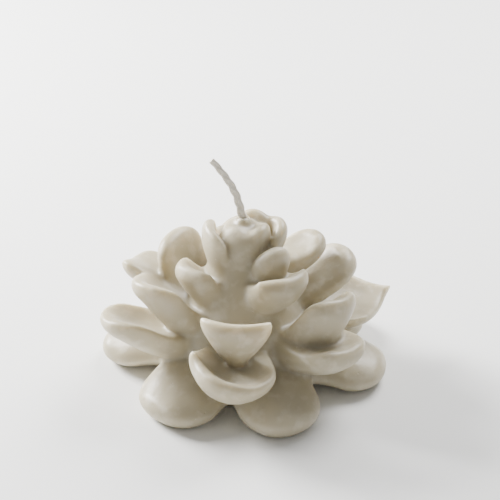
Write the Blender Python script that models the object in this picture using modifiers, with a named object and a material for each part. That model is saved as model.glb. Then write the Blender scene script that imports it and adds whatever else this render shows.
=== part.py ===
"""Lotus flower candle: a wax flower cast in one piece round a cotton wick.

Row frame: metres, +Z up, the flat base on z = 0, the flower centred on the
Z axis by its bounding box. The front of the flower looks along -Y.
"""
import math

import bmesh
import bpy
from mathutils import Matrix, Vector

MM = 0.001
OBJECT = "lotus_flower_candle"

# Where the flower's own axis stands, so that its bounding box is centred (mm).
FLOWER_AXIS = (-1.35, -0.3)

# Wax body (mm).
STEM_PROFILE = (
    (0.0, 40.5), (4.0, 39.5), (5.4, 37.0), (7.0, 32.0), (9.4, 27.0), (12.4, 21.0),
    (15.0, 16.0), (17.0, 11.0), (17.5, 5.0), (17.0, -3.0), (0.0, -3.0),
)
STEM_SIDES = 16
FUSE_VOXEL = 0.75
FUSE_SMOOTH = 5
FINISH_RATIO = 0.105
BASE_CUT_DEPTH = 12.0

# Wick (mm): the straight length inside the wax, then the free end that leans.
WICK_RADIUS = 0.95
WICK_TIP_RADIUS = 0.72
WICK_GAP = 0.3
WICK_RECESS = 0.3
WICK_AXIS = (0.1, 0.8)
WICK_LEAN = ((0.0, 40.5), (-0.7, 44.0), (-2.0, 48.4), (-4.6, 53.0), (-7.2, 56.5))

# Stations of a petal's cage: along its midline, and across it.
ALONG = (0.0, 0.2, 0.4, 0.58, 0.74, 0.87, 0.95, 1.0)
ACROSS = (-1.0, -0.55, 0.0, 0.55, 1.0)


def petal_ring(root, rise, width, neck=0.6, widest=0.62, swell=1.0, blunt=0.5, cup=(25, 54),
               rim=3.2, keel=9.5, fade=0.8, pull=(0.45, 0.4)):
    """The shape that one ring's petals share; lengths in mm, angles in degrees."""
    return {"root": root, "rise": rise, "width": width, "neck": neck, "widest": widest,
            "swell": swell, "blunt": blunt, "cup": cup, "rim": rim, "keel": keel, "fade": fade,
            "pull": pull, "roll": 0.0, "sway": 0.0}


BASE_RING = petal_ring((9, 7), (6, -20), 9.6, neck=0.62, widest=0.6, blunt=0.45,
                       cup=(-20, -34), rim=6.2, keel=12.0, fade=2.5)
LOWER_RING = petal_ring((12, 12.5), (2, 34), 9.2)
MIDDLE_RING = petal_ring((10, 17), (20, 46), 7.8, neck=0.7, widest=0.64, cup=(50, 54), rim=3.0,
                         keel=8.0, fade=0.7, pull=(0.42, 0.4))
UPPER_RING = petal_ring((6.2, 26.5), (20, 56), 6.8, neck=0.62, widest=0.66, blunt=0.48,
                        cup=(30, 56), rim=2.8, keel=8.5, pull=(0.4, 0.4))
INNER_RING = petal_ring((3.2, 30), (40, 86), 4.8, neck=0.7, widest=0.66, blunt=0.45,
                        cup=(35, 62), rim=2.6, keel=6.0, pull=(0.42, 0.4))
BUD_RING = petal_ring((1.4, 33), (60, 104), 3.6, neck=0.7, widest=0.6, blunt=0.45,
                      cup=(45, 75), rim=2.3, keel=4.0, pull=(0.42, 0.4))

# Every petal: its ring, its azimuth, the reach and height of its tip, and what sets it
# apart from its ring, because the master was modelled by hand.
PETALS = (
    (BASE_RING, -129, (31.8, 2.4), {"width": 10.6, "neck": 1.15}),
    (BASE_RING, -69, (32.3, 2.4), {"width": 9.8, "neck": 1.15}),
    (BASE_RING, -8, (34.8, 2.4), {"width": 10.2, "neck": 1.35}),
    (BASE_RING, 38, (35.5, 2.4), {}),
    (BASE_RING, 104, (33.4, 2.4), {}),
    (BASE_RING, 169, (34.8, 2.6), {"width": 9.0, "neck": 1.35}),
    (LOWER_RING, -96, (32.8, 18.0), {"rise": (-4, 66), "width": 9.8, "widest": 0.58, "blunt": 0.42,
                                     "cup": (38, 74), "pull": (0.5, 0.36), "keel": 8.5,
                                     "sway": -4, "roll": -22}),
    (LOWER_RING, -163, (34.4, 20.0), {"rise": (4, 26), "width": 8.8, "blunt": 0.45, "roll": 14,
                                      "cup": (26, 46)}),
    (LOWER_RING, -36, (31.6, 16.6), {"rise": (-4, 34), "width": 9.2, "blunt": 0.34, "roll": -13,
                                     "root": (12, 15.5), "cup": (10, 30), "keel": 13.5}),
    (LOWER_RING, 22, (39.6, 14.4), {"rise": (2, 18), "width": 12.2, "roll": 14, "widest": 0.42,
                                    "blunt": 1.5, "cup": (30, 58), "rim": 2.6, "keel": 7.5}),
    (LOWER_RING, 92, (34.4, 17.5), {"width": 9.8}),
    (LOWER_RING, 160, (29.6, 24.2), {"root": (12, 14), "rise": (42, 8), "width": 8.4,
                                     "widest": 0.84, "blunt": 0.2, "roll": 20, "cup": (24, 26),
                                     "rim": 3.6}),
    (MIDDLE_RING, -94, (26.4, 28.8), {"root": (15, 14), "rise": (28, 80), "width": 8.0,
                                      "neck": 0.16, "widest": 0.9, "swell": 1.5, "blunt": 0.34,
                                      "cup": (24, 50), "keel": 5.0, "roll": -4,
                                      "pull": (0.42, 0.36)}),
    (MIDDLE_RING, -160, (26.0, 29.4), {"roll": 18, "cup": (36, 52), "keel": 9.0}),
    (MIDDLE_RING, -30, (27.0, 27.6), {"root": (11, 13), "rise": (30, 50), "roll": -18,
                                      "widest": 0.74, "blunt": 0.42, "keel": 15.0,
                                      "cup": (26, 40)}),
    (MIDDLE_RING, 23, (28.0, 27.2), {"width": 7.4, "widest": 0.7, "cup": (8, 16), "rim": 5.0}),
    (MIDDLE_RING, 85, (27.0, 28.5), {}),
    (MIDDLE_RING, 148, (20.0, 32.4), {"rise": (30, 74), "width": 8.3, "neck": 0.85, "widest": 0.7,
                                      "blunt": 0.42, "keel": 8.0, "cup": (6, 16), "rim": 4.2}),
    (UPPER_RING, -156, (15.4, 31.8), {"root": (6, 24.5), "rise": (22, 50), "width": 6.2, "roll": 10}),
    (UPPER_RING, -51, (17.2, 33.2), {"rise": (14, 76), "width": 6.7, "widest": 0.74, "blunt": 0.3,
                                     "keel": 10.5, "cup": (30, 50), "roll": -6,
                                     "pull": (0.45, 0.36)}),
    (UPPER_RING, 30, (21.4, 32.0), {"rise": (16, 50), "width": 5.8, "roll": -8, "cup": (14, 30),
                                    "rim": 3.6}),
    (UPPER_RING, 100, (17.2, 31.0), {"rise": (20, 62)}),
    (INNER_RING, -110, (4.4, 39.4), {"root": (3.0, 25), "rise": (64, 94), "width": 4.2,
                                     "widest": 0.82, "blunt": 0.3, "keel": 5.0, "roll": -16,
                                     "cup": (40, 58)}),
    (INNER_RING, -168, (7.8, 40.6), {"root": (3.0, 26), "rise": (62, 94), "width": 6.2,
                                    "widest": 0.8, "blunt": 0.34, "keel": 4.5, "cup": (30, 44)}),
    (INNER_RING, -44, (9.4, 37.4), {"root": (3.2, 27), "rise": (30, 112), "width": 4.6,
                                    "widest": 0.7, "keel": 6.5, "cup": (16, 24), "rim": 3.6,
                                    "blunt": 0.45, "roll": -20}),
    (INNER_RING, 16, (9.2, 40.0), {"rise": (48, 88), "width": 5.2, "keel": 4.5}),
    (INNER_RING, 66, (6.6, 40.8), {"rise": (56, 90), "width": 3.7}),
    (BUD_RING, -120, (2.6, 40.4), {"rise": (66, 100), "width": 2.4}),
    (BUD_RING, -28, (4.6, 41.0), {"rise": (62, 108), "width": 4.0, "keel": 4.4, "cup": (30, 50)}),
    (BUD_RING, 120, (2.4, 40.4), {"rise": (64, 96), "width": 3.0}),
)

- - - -

The exercise — Looking at the material above, please copy exactly every line from its first line through the line containing "a cotton wick.", with both ends included and nothing else.

Expected answer —
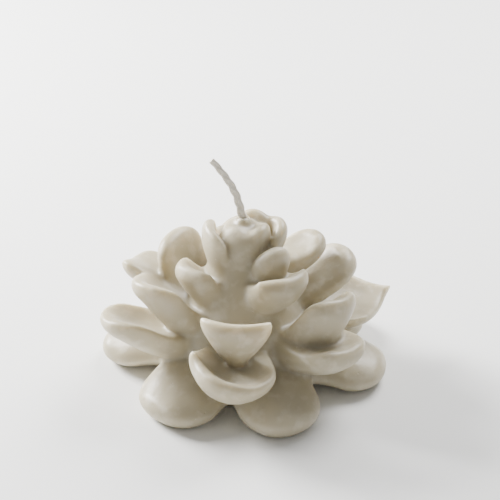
Write the Blender Python script that models the object in this picture using modifiers, with a named object and a material for each part. That model is saved as model.glb. Then write the Blender scene script that imports it and adds whatever else this render shows.
=== part.py ===
"""Lotus flower candle: a wax flower cast in one piece round a cotton wick.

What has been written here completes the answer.